Quantize Model and copy model_flags.json

Change savefile to specific save path


python quantize.py \
  --transform_type quant_uniform \
  --model "$SAVEPATH//NetVLAD_ema/inference_model" \
  --savefile ../trained_models/quants/your_model/inference_model

cp $SAVEPATH//NetVLAD_ema/model_flags.json ../trained_models/quants/your_model

Combine multiple graphs into single graph

graph_ensemble.py takes in 2 or more trained models and combines them into a single graph. Sample usage:

python graph_ensemble.py \
--models ../trained_models/quants/74/inference_model \
        ../trained_models/model_1/inference_model \
        ../trained_models/model_2/inference_model \
        ../trained_models/model_3/inference_model \
--weights 0.3333 0.3333 0.3334  \
--save_folder ../train_models/your_combined_output_graph

Perform Inference


RECORDPATTEST="../data/frame/test"

python inference_gpu.py \
  --train_dir "../trained_models/quants/your_model"  \
  --output_file="./output.csv" \
  --input_data_pattern="$RECORDPATtest/*.tfrecord" \
  --batch_size 200 \
  --sample_all

Create Distillation Set and Train on it.

WARNING: Large dataset creation! Creating a new Distillation set will consume ~1.4TB of data so you'll need to have the storage space available.

python prepare_distill_dataset.py   --batch_size 128   --file_size 512   --input_data_pattern "$RECORDPATVAL/*.tfrecord"   --output_dir "output_folder/train_distill/"   --model_file "../train_models/your_ensemble_model/inference_model"

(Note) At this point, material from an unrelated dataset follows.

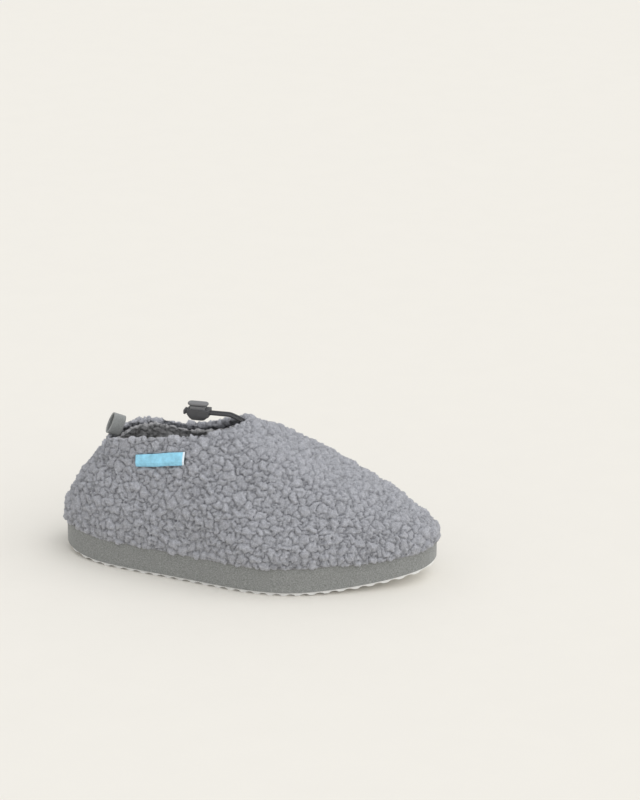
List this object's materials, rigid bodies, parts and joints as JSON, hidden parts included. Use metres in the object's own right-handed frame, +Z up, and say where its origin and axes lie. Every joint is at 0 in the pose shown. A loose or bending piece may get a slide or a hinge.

Training on a distillation dataset can be done using train_distill.py script. Use same flags as in train.py.

Model configurations

File model_configs.xlsx contains the arhitectures of models used in the work.

Trained Model

Trained model as .tar.gz can be downloaded from here. See inference.py for sample usage of the model. Folder feature_extractor contains information on preprocessing custom videos.